Brad Paisley has the world at his fingertips, thanks to his successful country music career, and his good fortune has often inspired him to try to help others in need.
Sadly, it’s that kind spirit that opened him up to a cyber hoax.
Brad and his wife, actress Kimberly Williams-Paisley, revealed to Nightline that they became the victims hoax after first receiving an email from a woman purporting to be a mother raising a child with fatal neuroblastoma, a type of pediatric cancer that affects the nerve tissue.
"She said that her daughter had begged her to get in touch with me," said Kimberly, who added that the mother conceded she’d forgotten about her daughter’s request for a period of time, because of the day-to-day stress of dealing with her child’s disease.
"So it sounded very sort of real," said the actress. "But she wasn't dying to get a hold of me. You know, that was kind of the beginning of the manipulation"
Soon, Brad and Kimberly were speaking to the family on the phone, exchanging emails and photos, and recording songs for the girl her mother called Claire.
"You're singing to someone's dying kid," Brad explained. "And in the middle of it, there's no way that's not real. How can that not be real?
However, when the mother announced that her daughter had died, Kimberly attempted to send flowers, which is when things took a turn for the strange.
The mother declined Kimberly’s offer, responding, "I don't need you to pray for me. Doesn't seem like god hears much of anything these days."
"I had a physical reaction," said Kimberly. "Every red flag went up that I couldn't ask a simple question."

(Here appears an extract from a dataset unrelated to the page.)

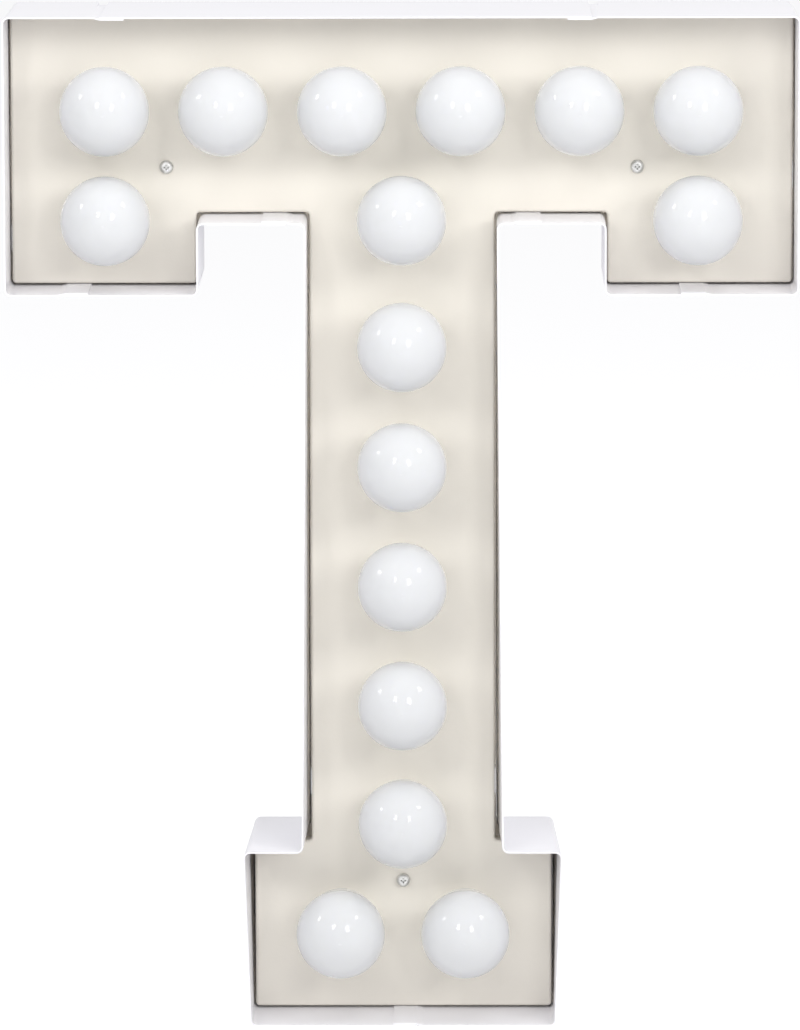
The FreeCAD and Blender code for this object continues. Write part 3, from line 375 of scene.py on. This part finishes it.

It turns out her instincts were right — the woman was scamming not only the Paisleys, but Dallas Cowboys cheerleaders, members of Little Big Town, Kate Gosselin, Natalie Grant, Carmen Hope Thomas, and others, all while using photos of a real neuroblastoma patient she’d found online.
"That's the sickest part about this to me," said Brad. "That is the part that when I start to talk about that, that's when I get really mad. That there were real kids, that there were real photos involved."